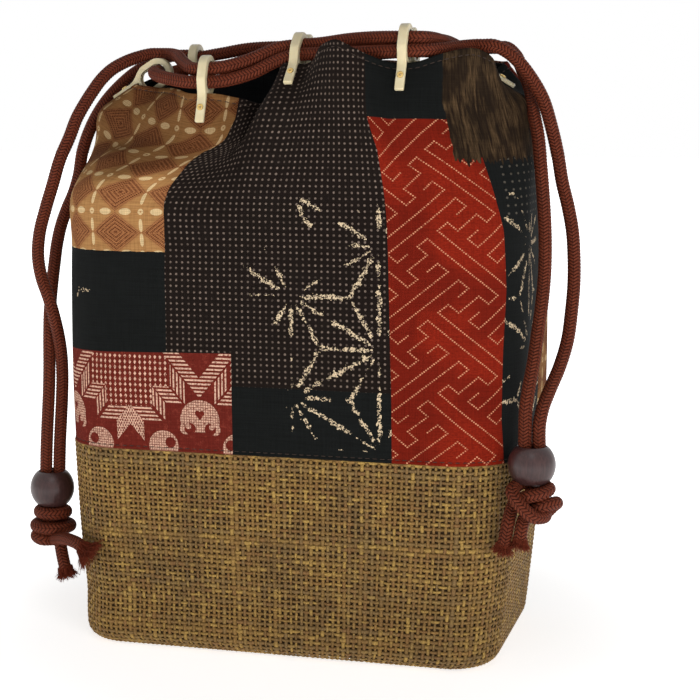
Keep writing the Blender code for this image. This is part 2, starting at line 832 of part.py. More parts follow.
def cord_tube(name, route, spacing_share, finish):
    """A round cord on a smooth curve through its route, with a straight stretch kept at each end."""
    fine = smooth_run(route, CURVE_STEPS)
    line = evenly(fine[CURVE_STEPS:-CURVE_STEPS], spacing_share * CORD)
    line = [fine[0], *line, fine[-1]]
    data = bpy.data.curves.new(name, "CURVE")
    data.dimensions = "3D"
    data.bevel_depth = CORD_RADIUS
    data.bevel_resolution = 2
    data.use_fill_caps = True
    spline = data.splines.new("POLY")
    spline.points.add(len(line) - 1)
    for point, place in zip(spline.points, line):
        point.co = (*place, 1)
    data.materials.append(finish)
    made = bpy.data.objects.new(name, data)
    bpy.context.scene.collection.objects.link(made)
    return made


def shortened(route):
    """The route with both ends cut back by half of the gap that they keep to what they meet."""
    points = [Vector(point) for point in route]
    points[0] += (points[1] - points[0]).normalized() * GAP / 2
    points[-1] += (points[-2] - points[-1]).normalized() * GAP / 2
    return points


def bead(name, centre, finish):
    """A flattened wooden bead whose bore takes both strands."""
    radius, bore, half = BEAD_WIDTH / 2, BEAD_BORE / 2, BEAD_HEIGHT / 2
    lip = math.asin(bore / radius)
    profile = []
    for step in range(CURVE_STEPS + 1):
        angle = lip + (math.pi - 2 * lip) * step / CURVE_STEPS
        height = math.cos(angle) / math.cos(lip) * half
        profile.append((radius * math.sin(angle), height))
    made = turned(name, profile, TURNED_SIDES, finish, looped=True)
    made.location = centre
    return made


def knot(name, strands, tails, finish):
    """The two strands' ends wrapped round themselves, with two frayed tails, as one body."""
    middle = (Vector(strands[0]) + Vector(strands[1])) / 2
    parts = []
    for number, (wrap, drop) in enumerate(zip(KNOT_WRAP_SHARES, KNOT_DROP_SHARES)):
        centre = middle - Vector((0, 0, drop * CORD))
        line = []
        for step in range(WRAP_STEPS):
            angle = 2 * math.pi * step / WRAP_STEPS
            line.append(centre + Vector((math.cos(angle), math.sin(angle), 0)) * wrap * CORD)
        radii = [CORD_RADIUS] * WRAP_STEPS
        parts.append(sweep(f"{name}_wrap_{number}", line, radii, KNOT_SIDES, finish, closed=True))
    drop = KNOT_DROP_SHARES[-1] * CORD + CORD_RADIUS
    core = [middle - Vector((0, 0, GAP / 2)), middle - Vector((0, 0, drop))]
    parts.append(sweep(f"{name}_core", core, [CORD * KNOT_WRAP_SHARES[0]] * 2, KNOT_SIDES, finish))
    for number, tail in enumerate(tails):
        line = smooth_run(tail, 3)
        radii = []
        for i in range(len(line)):
            place = i / (len(line) - 1) * (len(TAIL_FLARE_SHARES) - 1)
            low = min(int(place), len(TAIL_FLARE_SHARES) - 2)
            mix = place - low
            share = TAIL_FLARE_SHARES[low] * (1 - mix) + TAIL_FLARE_SHARES[low + 1] * mix
            radii.append(CORD_RADIUS * share)
        parts.append(sweep(f"{name}_tail_{number}", line, radii, KNOT_SIDES, finish))
    made = parts[0]
    made.name = name
    for other in parts[1:]:
        combine(made, helper(other), "UNION")
    return made


def build_sack():
    """The woven band and base, the patchwork panels and the lining."""
    printed = material("printed_cotton", (0.12, 0.05, 0.03), 0.85)
    woven = material("woven_mat", (0.28, 0.17, 0.06), 0.75)
    dark = material("black_lining", (0.01, 0.01, 0.012), 0.8)
    board = material("stiff_board", (0.35, 0.30, 0.24), 0.9)
    shares = even_shares()

    outer, inner = (
        [ring_points(*ring, shares) for ring in band_rings(inset)] for inset in (0, WEAVE)
    )
    for rings in (outer, inner):
        for point in rings[-1]:
            point.z -= GAP / 2
    wall("woven_band", outer, inner, woven)
    lip = [Vector((p.x, p.y)) for p in outer[0]]
    floor = [Vector((p.x, p.y)) - Vector((p.x, p.y)).normalized() * GAP * 2 for p in lip]
    plate("woven_base", floor, 0, WEAVE, woven)
    board_low = WEAVE + GAP
    plate("base_board", floor, board_low, board_low + BASE_BOARD, board)

    grid, normals, seams, columns = sack_grid()
    bottom = board_low + BASE_BOARD + GAP
    front_ends, back_ends = (seams[1], seams[0]), (seams[0], seams[1])
    front = panel("front_panel", grid, normals, *front_ends, printed)
    back = panel("back_panel", grid, normals, *back_ends, printed)
    lining = line_sack(grid, normals, columns, bottom, dark)

    reach = (CLOTH + GAP + LINING) / 2 + CUT_OVERRUN
    bore = RIVET_SHANK / 2 + GAP
    for name in TABS:
        place = tab_frame(name)
        profile = ((0, -reach), (bore, -reach), (bore, reach), (0, reach))
        drill = helper(turned(f"{name}_drill", profile, RIVET_SIDES, printed))
        drill.matrix_world = place @ Matrix.Rotation(math.pi / 2, 4, "X")
        for thing in (back if name.startswith("back") else front, lining):
            combine(thing, drill, "DIFFERENCE")


def line_sack(grid, normals, columns, bottom, finish):
    """The lining: a thin bag that follows the cloth and the band, with its own floor on the base board."""
    outer, inner = [], []
    top_rows = (len(grid) - 2, len(grid) - 1)
    count = len(grid[0])
    low_depth = WEAVE + LINING_EASE
    halves = (HALF_WIDTH, HALF_DEPTH, HALF_DEPTH)
    for depth, rows in ((low_depth, outer), (low_depth + LINING, inner)):
        start = bottom if rows is outer else bottom + LINING
        bend = BOTTOM_ROUND - depth
        back = BOTTOM_ROUND - math.sqrt(bend**2 - (BOTTOM_ROUND - start) ** 2)
        foot = (share * half for share, half in zip(FOOT_SHARES, halves))
        rows.append(ring_points(start, *(size - back for size in foot), columns))
        rows.append(ring_points(*band_rings(depth)[BOTTOM_STEPS], columns))
    for row, points in enumerate(grid):
        depth = CLOTH + GAP if row in top_rows else low_depth
        outer.append([p - n * depth for p, n in zip(points, normals[row])])
        inner.append([p - n * (depth + LINING) for p, n in zip(points, normals[row])])
    rows = len(outer)
    points = [p for row in outer for p in row] + [p for row in inner for p in row]
    shift = rows * count
    faces = [tuple(reversed(range(count))), tuple(range(shift, shift + count))]
    for row in range(rows - 1):
        for i in range(count):
            a, b = row * count + i, row * count + (i + 1) % count
            faces += split(a, b, count)
            faces += [tuple(reversed([i + shift for i in face])) for face in split(a, b, count)]
    for i in range(count):
        a, b = (rows - 1) * count + i, (rows - 1) * count + (i + 1) % count
        faces.append((a, b, b + shift, a + shift))
    return mesh_object("lining", points, faces, finish)


def build_tabs():
    """The eight tabs and their rivets, each set on its own seat at the hem."""
    ivory = material("ivory_plastic", (0.86, 0.76, 0.55), 0.35)
    brass = material("brass", (0.70, 0.50, 0.20), 0.3, metallic=1.0)
    tab_data, leg = tab_mesh(ivory)
    rivet_data = rivet_mesh(leg, brass)
    for name in TABS:
        place = tab_frame(name)
        tab = bpy.data.objects.new(f"{name}_tab", tab_data)
        tab.matrix_world = place
        rivet = bpy.data.objects.new(f"{name}_rivet", rivet_data)
        rivet.matrix_world = place @ Matrix.Rotation(math.pi / 2, 4, "X")
        for thing in (tab, rivet):
            bpy.context.scene.collection.objects.link(thing)


def build_cord(side, mouth, front, back, tails, wood, braid):
    """One cord with its bead and knot. The two hanging runs, the knot and the bead turn up as a handle."""
    cord_tube(f"{side}_cord_round_mouth", shortened(mouth), MOUTH_SPACING_SHARE, braid)
    cord_tube(f"{side}_cord_front_run", shortened(front), RUN_SPACING_SHARE, braid)
    cord_tube(f"{side}_cord_back_run", shortened(back), RUN_SPACING_SHARE, braid)
    strands = (front[-1], back[-1])
    knot(f"{side}_knot", strands, tails, braid)
    middle = (Vector(front[-1]) + Vector(back[-1])) / 2
    bead(f"{side}_bead", middle + Vector((0, 0, BEAD_HEIGHT / 2 + GAP / 2)), wood)


def main():
    clear_scene()
    build_sack()
    build_tabs()
    wood = material("dark_wood", (0.09, 0.05, 0.05), 0.45)
    braid = material("braided_cord", (0.19, 0.03, 0.015), 0.6)
    build_cord("left", LEFT_CORD_MOUTH, LEFT_FRONT_RUN, LEFT_BACK_RUN, LEFT_TAILS, wood, braid)
    build_cord("right", RIGHT_CORD_MOUTH, RIGHT_FRONT_RUN, RIGHT_BACK_RUN, RIGHT_TAILS, wood, braid)


main()
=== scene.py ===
import math
import random
from functools import partialmethod, reduce

import bmesh
import bpy
import numpy as np
from mathutils import Matrix, Vector
from mathutils.geometry import tessellate_polygon


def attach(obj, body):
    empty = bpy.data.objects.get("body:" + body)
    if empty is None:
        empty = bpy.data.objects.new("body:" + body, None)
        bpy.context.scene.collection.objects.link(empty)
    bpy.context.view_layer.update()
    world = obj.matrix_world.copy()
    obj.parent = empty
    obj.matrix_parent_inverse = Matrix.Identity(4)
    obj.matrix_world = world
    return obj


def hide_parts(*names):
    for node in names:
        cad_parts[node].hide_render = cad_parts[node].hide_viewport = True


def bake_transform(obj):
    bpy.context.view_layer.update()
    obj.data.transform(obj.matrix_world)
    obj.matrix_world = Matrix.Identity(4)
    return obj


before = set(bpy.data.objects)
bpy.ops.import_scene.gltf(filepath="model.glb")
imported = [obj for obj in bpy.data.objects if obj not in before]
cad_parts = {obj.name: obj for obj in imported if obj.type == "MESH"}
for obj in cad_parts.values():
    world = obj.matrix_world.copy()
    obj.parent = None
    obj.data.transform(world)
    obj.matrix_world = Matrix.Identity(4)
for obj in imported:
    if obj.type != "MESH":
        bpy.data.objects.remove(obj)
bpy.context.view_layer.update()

# The sack's sizes, in metres
HALF_WIDTH = 0.1005
HALF_DEPTH = 0.05725
BAG_HEIGHT = 0.257
BAND_HEIGHT = 0.088
BOTTOM_ROUND = 0.0072
CLOTH = 0.0008
LINING = 0.0005
GAP = 0.0003
CLOTH_ROUND = 0.566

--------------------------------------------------

Required work:
Reproduce the lines word for word, starting at the one holding "obj.data.transform(obj.matrix_world)" and ending at the final line of the material above.

Answer in full:
    obj.data.transform(obj.matrix_world)
    obj.matrix_world = Matrix.Identity(4)
    return obj


before = set(bpy.data.objects)
bpy.ops.import_scene.gltf(filepath="model.glb")
imported = [obj for obj in bpy.data.objects if obj not in before]
cad_parts = {obj.name: obj for obj in imported if obj.type == "MESH"}
for obj in cad_parts.values():
    world = obj.matrix_world.copy()
    obj.parent = None
    obj.data.transform(world)
    obj.matrix_world = Matrix.Identity(4)
for obj in imported:
    if obj.type != "MESH":
        bpy.data.objects.remove(obj)
bpy.context.view_layer.update()

# The sack's sizes, in metres
HALF_WIDTH = 0.1005
HALF_DEPTH = 0.05725
BAG_HEIGHT = 0.257
BAND_HEIGHT = 0.088
BOTTOM_ROUND = 0.0072
CLOTH = 0.0008
LINING = 0.0005
GAP = 0.0003
CLOTH_ROUND = 0.566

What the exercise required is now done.